> [What is needed] Reproduce exactly the lines below from the one containing "in imported if" through the one containing "bpy.data.objects.remove(obj)", including both, and nothing else.
[Begin Collected data]
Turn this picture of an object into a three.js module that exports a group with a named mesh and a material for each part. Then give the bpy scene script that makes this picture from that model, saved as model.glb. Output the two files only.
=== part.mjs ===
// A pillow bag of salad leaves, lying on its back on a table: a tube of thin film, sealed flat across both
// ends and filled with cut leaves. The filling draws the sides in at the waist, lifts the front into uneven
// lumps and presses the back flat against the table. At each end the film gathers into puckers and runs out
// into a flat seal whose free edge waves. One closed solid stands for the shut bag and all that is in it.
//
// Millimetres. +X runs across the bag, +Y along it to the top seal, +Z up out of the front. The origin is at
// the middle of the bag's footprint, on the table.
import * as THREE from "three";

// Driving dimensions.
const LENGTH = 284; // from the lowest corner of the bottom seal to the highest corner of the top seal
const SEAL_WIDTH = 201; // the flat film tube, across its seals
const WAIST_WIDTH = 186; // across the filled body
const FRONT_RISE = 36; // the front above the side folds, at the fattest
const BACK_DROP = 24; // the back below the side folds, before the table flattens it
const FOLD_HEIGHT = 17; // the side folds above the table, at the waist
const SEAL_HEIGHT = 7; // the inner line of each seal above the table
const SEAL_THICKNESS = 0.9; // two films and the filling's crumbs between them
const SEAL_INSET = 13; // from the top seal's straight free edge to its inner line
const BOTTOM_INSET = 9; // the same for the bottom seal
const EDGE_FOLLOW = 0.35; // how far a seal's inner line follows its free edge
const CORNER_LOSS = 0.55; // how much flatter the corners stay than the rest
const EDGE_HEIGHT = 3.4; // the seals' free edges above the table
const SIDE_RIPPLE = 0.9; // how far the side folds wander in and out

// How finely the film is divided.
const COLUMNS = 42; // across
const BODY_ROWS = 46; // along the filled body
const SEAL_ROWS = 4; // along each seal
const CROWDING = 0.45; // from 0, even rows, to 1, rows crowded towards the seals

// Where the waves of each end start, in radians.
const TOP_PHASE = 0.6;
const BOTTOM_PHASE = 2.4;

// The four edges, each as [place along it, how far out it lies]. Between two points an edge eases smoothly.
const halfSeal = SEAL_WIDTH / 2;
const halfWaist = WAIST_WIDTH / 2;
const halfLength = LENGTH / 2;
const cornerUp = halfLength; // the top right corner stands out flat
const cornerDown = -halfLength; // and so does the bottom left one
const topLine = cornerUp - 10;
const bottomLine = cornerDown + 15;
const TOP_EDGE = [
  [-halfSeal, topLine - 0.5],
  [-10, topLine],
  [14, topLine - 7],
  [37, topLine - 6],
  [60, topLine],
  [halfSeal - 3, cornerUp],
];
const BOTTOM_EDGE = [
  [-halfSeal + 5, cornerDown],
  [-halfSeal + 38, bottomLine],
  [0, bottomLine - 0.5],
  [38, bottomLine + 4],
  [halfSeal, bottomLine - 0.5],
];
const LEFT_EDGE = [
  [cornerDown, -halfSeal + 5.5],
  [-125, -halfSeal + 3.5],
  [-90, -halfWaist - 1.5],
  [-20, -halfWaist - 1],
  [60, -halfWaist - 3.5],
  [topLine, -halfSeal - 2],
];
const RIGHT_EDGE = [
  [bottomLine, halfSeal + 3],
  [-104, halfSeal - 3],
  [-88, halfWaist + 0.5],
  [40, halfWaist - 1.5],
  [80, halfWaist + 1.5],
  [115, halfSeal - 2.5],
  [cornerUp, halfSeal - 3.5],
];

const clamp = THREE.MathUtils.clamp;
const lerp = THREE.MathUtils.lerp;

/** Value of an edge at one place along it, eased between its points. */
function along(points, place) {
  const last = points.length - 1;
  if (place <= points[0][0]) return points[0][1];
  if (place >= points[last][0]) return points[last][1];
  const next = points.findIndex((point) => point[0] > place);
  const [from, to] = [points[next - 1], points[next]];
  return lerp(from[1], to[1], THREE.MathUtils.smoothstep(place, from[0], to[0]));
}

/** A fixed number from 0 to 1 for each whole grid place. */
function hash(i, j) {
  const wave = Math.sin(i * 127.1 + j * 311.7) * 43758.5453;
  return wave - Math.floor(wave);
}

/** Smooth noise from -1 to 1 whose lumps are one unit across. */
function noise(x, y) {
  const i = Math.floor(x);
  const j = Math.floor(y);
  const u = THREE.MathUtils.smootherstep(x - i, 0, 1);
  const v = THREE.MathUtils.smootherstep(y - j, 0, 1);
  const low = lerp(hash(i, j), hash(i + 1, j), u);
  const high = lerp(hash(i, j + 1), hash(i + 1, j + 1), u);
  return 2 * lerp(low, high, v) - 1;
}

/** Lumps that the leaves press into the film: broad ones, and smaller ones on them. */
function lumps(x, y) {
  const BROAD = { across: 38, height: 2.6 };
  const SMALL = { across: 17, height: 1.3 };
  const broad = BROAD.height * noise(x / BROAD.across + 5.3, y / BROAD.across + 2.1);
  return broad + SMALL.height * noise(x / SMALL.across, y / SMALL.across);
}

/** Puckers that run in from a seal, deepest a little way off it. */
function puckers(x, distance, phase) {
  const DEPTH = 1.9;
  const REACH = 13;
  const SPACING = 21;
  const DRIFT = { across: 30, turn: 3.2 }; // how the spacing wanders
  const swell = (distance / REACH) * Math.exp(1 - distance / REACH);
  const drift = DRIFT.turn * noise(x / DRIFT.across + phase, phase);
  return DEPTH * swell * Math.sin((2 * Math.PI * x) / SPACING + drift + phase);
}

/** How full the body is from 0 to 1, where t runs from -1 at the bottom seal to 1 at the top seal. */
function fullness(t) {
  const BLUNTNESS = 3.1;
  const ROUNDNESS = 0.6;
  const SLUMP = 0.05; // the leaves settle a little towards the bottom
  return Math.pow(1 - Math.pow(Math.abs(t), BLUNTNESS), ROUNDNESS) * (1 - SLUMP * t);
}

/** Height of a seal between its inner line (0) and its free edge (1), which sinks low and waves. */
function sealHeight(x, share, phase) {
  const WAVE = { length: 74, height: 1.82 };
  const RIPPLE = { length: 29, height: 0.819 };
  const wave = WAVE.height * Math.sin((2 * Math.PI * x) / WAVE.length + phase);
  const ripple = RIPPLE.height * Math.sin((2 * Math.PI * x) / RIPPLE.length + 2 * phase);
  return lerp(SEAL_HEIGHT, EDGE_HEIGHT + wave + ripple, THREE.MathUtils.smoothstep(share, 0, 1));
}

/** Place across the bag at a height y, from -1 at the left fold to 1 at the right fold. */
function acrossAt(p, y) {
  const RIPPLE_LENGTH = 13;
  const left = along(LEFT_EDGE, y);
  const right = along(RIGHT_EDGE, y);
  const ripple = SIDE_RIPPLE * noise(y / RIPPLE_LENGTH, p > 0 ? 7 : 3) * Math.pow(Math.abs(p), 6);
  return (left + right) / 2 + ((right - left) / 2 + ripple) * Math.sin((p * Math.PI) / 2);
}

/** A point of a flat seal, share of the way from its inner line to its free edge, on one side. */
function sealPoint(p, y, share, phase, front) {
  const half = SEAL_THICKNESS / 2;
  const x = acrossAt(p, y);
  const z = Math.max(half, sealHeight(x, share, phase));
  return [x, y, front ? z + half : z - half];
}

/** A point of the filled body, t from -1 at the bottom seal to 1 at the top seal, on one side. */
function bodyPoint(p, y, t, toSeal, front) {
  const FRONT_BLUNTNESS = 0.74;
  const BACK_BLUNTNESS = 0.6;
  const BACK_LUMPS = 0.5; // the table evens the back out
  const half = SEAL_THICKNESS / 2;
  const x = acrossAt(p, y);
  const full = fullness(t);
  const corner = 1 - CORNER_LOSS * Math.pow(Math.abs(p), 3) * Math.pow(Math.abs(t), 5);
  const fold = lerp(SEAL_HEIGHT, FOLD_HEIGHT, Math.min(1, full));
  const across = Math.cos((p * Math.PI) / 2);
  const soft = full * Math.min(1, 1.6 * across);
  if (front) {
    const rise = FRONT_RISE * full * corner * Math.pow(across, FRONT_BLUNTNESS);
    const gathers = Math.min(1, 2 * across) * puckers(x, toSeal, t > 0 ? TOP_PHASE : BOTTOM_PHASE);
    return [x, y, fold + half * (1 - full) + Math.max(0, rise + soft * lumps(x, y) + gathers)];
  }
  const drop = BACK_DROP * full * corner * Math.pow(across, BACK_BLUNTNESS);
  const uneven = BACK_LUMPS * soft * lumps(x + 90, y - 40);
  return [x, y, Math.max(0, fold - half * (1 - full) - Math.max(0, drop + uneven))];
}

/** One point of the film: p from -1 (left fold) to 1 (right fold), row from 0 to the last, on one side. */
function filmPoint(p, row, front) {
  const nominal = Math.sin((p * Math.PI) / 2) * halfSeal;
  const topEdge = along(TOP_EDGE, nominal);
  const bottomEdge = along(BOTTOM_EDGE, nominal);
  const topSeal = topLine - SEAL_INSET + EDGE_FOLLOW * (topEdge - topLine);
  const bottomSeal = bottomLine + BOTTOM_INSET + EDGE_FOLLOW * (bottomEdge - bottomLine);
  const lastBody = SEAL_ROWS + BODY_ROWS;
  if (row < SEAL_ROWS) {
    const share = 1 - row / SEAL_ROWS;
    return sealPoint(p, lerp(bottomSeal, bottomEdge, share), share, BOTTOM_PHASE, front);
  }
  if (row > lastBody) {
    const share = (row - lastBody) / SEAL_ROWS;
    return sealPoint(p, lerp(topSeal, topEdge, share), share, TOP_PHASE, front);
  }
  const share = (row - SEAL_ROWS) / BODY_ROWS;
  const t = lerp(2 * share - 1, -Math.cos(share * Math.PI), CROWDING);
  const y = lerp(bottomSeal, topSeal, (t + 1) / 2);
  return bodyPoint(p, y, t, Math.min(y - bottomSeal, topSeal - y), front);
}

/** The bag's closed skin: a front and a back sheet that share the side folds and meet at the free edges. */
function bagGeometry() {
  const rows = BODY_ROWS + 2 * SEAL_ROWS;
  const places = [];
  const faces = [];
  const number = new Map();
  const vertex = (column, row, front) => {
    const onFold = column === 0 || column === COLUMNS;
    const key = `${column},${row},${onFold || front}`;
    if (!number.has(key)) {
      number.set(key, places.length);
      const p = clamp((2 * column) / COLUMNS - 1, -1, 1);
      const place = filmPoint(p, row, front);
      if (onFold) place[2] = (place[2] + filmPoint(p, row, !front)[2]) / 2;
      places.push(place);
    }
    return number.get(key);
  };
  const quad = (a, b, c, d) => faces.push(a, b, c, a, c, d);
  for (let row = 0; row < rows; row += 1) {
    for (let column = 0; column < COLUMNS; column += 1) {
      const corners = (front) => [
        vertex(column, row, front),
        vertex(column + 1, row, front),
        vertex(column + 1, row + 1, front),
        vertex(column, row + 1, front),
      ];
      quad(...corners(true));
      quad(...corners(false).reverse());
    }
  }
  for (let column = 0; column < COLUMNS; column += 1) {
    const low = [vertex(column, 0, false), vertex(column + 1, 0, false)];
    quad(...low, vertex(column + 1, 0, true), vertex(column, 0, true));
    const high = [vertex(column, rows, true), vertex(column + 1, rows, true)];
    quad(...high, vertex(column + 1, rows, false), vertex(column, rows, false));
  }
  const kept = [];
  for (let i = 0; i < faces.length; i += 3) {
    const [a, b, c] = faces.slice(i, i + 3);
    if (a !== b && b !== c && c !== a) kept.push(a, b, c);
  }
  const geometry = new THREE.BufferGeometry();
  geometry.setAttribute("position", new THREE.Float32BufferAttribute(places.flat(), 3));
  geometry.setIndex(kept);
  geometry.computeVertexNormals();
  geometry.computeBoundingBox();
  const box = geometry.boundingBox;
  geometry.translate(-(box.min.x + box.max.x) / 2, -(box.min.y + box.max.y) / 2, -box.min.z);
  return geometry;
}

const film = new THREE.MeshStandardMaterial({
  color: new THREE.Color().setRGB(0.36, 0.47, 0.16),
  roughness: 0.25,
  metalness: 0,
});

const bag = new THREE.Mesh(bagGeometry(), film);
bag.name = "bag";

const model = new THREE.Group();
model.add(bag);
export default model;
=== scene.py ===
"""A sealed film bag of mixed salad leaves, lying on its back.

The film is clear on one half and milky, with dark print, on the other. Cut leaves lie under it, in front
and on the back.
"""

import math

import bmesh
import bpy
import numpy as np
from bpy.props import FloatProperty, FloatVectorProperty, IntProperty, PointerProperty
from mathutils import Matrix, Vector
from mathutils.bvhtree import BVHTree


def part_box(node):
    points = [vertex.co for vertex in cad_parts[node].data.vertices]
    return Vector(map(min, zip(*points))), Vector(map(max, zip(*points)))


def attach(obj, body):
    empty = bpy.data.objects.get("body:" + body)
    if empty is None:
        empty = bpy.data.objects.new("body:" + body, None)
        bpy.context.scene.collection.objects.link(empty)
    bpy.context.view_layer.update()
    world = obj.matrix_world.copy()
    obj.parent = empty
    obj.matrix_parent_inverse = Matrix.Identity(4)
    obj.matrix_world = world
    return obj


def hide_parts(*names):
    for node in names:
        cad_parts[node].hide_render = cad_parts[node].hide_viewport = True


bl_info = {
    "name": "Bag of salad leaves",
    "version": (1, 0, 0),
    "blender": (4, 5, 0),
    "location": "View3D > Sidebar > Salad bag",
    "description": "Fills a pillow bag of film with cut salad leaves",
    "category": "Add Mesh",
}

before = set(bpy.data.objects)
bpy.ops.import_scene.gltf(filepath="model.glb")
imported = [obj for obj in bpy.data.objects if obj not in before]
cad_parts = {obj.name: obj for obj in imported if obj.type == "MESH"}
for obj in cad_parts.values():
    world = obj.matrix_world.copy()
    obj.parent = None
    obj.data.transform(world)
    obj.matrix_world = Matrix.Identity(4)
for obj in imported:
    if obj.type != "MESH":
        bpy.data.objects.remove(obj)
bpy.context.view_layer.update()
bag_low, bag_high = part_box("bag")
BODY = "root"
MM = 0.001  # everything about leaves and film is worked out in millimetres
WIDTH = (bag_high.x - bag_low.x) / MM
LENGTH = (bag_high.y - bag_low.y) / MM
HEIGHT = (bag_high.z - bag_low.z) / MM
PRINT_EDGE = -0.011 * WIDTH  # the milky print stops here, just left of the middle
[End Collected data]
> [Correct answer]
cad_parts = {obj.name: obj for obj in imported if obj.type == "MESH"}
for obj in cad_parts.values():
    world = obj.matrix_world.copy()
    obj.parent = None
    obj.data.transform(world)
    obj.matrix_world = Matrix.Identity(4)
for obj in imported:
    if obj.type != "MESH":
        bpy.data.objects.remove(obj)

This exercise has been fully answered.